(Items listed in a dataset)
------------------------------------------------------------
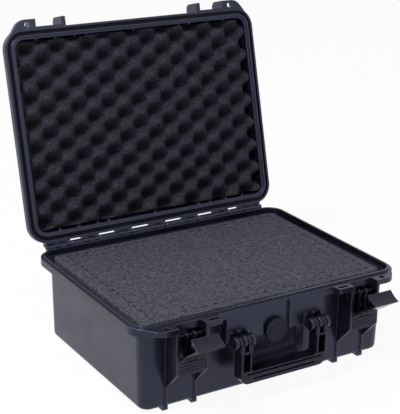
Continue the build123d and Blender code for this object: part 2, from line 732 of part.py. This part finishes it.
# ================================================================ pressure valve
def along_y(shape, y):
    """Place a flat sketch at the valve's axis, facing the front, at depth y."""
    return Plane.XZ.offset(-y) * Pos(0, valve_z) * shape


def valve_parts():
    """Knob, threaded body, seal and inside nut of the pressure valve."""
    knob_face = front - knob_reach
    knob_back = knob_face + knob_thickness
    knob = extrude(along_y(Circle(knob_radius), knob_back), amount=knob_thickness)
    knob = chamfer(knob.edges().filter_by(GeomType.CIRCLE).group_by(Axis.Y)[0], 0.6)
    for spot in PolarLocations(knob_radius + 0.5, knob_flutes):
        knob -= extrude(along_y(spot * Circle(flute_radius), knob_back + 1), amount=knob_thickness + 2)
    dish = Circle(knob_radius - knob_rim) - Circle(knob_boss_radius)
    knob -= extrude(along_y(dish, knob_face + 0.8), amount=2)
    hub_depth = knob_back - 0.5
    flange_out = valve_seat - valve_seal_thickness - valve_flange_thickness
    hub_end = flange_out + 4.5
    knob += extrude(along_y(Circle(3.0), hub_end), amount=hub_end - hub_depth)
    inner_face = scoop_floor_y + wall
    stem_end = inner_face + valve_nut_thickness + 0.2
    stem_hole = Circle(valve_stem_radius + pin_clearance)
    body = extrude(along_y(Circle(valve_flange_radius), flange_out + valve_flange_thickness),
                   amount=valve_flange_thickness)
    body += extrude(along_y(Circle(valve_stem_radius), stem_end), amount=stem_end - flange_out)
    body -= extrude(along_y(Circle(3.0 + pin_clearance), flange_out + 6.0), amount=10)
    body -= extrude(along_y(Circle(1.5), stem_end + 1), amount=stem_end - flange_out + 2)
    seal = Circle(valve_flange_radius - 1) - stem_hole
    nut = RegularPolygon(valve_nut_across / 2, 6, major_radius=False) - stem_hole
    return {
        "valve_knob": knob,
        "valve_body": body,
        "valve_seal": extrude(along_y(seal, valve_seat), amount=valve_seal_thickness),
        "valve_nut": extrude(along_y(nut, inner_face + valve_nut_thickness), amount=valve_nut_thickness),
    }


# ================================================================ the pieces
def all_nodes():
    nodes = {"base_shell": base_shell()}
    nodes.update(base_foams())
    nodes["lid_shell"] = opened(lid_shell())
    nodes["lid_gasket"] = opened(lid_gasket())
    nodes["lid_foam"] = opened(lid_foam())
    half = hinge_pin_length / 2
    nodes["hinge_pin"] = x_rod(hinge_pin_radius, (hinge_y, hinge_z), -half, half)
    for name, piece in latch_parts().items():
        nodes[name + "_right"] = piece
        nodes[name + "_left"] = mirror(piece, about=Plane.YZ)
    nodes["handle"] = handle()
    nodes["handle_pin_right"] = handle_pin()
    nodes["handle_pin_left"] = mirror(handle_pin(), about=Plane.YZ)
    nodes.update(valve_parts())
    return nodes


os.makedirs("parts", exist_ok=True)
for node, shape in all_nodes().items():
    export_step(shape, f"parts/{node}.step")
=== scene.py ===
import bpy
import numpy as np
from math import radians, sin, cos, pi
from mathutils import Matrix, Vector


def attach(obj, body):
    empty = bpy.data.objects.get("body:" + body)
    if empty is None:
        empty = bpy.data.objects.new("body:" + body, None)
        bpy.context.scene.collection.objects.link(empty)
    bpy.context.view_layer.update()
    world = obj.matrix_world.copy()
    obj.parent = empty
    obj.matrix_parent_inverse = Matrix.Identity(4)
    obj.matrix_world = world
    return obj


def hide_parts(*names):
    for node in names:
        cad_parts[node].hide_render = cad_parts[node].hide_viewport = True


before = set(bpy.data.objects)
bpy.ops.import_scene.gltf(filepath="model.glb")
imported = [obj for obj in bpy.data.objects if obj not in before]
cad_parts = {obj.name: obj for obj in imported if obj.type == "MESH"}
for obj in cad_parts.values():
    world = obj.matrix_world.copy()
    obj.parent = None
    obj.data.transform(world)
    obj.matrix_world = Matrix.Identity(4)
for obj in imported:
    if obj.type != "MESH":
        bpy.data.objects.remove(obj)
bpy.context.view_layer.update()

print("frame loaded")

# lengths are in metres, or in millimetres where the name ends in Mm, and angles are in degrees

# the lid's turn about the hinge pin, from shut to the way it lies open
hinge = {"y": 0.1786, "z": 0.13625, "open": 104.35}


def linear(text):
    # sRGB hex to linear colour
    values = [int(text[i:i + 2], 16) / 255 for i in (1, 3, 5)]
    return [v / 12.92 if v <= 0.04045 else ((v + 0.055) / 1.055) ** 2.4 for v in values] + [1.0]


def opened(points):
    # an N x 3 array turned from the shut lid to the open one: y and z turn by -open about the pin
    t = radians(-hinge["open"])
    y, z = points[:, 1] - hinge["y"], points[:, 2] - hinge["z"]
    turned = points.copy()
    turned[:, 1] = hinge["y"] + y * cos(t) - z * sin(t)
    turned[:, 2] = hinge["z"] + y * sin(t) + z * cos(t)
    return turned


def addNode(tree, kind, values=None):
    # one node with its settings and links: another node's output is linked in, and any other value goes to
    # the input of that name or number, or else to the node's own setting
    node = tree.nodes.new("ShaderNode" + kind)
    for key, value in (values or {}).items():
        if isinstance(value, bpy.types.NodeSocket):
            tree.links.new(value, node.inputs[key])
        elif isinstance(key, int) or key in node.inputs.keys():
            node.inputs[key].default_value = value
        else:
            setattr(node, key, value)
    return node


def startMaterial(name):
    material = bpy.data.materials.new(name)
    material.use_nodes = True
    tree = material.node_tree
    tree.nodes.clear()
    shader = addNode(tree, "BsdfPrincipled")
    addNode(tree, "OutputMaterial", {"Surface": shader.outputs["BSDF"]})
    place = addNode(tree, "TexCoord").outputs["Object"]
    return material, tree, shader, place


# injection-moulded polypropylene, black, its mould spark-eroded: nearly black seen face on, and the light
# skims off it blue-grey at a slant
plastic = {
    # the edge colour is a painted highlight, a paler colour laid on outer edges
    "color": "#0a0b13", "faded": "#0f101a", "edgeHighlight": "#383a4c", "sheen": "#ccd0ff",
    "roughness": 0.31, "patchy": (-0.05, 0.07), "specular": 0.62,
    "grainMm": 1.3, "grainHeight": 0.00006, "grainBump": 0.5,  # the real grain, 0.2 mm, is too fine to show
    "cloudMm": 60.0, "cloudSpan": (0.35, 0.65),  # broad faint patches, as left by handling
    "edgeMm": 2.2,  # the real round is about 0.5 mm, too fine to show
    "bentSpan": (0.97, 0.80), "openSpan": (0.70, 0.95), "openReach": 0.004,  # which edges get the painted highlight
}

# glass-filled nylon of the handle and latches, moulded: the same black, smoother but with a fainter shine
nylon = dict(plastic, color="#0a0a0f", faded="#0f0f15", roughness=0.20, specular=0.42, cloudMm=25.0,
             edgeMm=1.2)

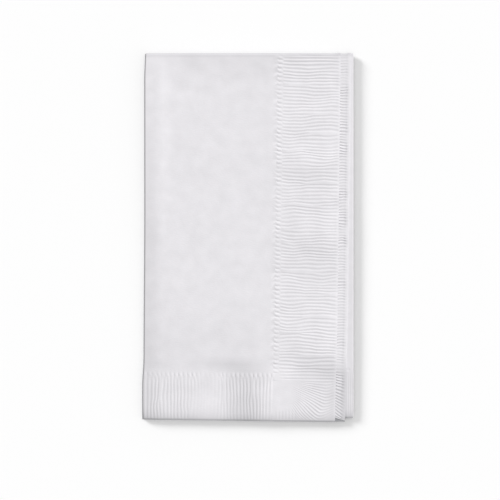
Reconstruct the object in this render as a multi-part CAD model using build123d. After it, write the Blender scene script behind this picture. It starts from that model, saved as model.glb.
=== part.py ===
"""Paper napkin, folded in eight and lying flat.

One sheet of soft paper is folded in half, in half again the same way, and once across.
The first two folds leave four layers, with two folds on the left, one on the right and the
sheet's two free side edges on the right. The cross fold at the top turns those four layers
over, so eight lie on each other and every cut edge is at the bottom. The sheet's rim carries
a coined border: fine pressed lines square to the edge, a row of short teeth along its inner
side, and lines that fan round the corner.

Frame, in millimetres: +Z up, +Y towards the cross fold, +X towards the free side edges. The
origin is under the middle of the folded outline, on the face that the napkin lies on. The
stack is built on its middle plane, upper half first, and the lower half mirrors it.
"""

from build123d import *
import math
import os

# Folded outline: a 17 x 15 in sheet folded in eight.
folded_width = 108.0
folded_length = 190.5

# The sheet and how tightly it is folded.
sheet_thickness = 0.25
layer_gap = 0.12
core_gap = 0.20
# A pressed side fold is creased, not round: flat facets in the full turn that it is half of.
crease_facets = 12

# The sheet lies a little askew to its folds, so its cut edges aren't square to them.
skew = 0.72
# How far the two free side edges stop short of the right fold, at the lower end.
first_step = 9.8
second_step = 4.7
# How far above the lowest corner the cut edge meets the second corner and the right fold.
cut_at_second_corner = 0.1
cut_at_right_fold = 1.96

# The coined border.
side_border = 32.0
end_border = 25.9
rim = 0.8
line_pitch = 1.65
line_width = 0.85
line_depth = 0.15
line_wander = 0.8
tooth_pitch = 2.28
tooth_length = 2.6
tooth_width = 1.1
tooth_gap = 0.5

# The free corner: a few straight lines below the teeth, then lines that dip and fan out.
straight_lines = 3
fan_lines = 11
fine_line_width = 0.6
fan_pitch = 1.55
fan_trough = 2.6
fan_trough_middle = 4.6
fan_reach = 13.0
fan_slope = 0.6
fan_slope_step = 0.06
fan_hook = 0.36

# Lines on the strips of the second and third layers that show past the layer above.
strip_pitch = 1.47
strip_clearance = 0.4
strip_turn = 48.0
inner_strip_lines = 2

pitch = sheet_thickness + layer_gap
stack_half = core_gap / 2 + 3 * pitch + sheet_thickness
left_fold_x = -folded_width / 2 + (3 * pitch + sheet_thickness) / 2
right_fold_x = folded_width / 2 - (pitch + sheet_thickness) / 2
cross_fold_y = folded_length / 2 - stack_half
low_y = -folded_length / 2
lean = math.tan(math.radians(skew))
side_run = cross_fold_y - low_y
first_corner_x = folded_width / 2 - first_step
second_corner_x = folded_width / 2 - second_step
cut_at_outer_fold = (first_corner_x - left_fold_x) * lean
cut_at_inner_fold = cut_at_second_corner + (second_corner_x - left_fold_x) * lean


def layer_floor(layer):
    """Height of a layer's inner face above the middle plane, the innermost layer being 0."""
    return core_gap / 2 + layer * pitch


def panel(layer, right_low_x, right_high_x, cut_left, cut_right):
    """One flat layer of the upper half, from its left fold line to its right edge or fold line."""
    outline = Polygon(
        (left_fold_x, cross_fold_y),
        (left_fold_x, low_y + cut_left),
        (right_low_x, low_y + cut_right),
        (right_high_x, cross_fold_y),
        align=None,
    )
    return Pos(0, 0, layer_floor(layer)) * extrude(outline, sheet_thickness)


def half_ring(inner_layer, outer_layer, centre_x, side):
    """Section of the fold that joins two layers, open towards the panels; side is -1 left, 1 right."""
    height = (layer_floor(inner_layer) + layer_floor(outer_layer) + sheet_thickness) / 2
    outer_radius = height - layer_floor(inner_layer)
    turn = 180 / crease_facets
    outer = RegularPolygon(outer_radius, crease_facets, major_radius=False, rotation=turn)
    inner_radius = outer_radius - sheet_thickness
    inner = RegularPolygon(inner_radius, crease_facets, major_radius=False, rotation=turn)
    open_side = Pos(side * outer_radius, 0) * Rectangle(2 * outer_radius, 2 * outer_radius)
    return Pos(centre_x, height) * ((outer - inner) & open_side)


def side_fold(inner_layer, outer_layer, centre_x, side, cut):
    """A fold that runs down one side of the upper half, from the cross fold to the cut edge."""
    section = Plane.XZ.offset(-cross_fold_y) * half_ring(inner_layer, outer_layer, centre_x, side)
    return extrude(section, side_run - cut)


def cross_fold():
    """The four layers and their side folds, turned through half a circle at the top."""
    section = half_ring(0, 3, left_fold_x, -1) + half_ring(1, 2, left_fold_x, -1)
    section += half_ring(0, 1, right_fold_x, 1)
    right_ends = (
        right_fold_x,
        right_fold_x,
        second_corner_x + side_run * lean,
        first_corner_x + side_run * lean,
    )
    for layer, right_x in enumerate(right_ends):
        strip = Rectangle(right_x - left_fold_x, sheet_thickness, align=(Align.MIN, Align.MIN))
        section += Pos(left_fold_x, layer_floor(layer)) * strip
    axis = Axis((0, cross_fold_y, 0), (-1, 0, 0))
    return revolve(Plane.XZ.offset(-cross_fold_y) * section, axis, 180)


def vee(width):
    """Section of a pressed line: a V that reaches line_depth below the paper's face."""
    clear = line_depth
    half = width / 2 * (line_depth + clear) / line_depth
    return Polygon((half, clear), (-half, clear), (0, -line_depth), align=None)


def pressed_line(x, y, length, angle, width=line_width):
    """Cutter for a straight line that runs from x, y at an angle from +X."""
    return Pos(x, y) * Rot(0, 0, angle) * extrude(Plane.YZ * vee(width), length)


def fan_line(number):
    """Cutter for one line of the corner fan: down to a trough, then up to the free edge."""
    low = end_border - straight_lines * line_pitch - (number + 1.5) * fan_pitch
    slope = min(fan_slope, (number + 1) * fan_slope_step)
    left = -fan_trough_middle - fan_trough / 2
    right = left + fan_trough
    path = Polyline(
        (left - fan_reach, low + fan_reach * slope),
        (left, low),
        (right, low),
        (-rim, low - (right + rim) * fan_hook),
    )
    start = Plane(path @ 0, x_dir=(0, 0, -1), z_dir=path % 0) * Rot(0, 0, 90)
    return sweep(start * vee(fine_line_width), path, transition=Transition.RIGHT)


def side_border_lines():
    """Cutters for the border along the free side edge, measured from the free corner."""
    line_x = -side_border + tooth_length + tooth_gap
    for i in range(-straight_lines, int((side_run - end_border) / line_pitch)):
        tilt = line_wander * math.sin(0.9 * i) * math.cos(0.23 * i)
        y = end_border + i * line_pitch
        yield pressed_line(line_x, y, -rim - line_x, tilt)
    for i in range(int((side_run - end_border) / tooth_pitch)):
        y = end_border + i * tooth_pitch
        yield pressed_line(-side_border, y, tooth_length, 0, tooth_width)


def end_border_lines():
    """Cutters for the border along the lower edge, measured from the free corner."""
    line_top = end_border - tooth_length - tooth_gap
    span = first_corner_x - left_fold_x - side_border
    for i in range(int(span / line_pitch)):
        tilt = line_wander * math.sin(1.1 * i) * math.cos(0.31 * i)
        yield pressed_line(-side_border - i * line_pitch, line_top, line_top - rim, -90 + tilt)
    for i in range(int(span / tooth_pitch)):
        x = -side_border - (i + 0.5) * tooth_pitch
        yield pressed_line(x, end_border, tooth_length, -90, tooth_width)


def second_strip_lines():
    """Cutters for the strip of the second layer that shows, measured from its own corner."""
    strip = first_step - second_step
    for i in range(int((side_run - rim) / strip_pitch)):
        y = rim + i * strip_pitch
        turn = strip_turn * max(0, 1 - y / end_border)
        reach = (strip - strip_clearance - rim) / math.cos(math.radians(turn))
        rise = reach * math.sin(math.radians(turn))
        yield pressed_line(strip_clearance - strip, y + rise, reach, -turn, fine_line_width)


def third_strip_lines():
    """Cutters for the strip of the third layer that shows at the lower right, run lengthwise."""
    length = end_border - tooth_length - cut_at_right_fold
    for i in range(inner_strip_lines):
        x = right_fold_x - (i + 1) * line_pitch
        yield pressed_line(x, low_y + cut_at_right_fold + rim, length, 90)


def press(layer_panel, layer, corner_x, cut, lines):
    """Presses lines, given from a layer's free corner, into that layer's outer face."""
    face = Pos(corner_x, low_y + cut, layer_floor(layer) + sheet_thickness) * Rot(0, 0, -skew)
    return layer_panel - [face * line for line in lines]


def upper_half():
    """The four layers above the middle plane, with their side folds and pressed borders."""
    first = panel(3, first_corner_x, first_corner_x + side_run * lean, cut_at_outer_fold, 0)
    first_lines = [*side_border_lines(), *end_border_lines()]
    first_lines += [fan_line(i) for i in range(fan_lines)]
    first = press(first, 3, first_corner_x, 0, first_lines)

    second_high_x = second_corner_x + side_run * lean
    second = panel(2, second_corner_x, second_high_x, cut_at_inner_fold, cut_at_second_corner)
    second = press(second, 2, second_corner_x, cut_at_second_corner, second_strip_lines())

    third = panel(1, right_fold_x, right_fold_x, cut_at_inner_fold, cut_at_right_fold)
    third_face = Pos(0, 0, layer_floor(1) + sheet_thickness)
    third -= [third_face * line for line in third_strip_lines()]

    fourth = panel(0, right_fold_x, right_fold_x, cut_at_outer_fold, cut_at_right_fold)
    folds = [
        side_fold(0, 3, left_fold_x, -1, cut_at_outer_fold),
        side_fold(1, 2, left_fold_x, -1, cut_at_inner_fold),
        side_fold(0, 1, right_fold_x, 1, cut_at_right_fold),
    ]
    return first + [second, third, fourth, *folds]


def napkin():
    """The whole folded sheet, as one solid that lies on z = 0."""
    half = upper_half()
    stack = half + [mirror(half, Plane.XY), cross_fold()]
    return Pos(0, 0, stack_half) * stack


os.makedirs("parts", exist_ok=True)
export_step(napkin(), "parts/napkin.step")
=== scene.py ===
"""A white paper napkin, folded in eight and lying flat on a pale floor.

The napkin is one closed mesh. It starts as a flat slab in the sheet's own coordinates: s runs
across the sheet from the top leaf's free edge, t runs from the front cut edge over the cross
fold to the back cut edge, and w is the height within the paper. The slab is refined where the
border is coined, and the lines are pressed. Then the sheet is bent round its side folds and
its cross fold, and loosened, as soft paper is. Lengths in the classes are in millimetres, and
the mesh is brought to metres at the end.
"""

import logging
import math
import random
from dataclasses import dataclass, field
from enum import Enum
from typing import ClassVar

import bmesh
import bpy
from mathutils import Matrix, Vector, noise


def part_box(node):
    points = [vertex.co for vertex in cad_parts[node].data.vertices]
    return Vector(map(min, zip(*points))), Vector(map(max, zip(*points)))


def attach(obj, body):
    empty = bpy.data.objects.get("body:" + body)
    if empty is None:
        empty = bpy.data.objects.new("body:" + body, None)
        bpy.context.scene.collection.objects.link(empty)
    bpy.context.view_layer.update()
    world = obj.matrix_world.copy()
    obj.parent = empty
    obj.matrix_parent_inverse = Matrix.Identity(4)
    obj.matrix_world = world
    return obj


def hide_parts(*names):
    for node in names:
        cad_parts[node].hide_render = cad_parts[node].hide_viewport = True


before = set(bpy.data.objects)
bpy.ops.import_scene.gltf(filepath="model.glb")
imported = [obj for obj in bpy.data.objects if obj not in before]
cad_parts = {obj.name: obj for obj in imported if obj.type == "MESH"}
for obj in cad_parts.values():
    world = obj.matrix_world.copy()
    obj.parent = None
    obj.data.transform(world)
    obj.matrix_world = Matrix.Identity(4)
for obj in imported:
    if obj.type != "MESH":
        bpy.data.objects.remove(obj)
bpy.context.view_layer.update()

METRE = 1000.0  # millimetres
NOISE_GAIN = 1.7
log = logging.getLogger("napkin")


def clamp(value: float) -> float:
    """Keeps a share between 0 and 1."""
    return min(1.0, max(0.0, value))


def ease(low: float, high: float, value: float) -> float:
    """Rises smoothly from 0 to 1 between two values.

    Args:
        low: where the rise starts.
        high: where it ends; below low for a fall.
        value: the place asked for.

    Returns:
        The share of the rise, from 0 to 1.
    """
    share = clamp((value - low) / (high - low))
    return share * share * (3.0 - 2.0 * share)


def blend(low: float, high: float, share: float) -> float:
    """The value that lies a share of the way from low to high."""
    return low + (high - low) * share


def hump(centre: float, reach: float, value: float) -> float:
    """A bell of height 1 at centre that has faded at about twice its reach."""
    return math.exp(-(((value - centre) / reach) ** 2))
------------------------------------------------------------
▶ Objective
Exactly the lines from the line that has "third_face = Pos(0, 0, layer_floor(1)" through the line that has "points = [vertex.co" are to be repeated, both included, with nothing added.

▶ Task solution
    third_face = Pos(0, 0, layer_floor(1) + sheet_thickness)
    third -= [third_face * line for line in third_strip_lines()]

    fourth = panel(0, right_fold_x, right_fold_x, cut_at_outer_fold, cut_at_right_fold)
    folds = [
        side_fold(0, 3, left_fold_x, -1, cut_at_outer_fold),
        side_fold(1, 2, left_fold_x, -1, cut_at_inner_fold),
        side_fold(0, 1, right_fold_x, 1, cut_at_right_fold),
    ]
    return first + [second, third, fourth, *folds]


def napkin():
    """The whole folded sheet, as one solid that lies on z = 0."""
    half = upper_half()
    stack = half + [mirror(half, Plane.XY), cross_fold()]
    return Pos(0, 0, stack_half) * stack


os.makedirs("parts", exist_ok=True)
export_step(napkin(), "parts/napkin.step")
=== scene.py ===
"""A white paper napkin, folded in eight and lying flat on a pale floor.

The napkin is one closed mesh. It starts as a flat slab in the sheet's own coordinates: s runs
across the sheet from the top leaf's free edge, t runs from the front cut edge over the cross
fold to the back cut edge, and w is the height within the paper. The slab is refined where the
border is coined, and the lines are pressed. Then the sheet is bent round its side folds and
its cross fold, and loosened, as soft paper is. Lengths in the classes are in millimetres, and
the mesh is brought to metres at the end.
"""

import logging
import math
import random
from dataclasses import dataclass, field
from enum import Enum
from typing import ClassVar

import bmesh
import bpy
from mathutils import Matrix, Vector, noise


def part_box(node):
    points = [vertex.co for vertex in cad_parts[node].data.vertices]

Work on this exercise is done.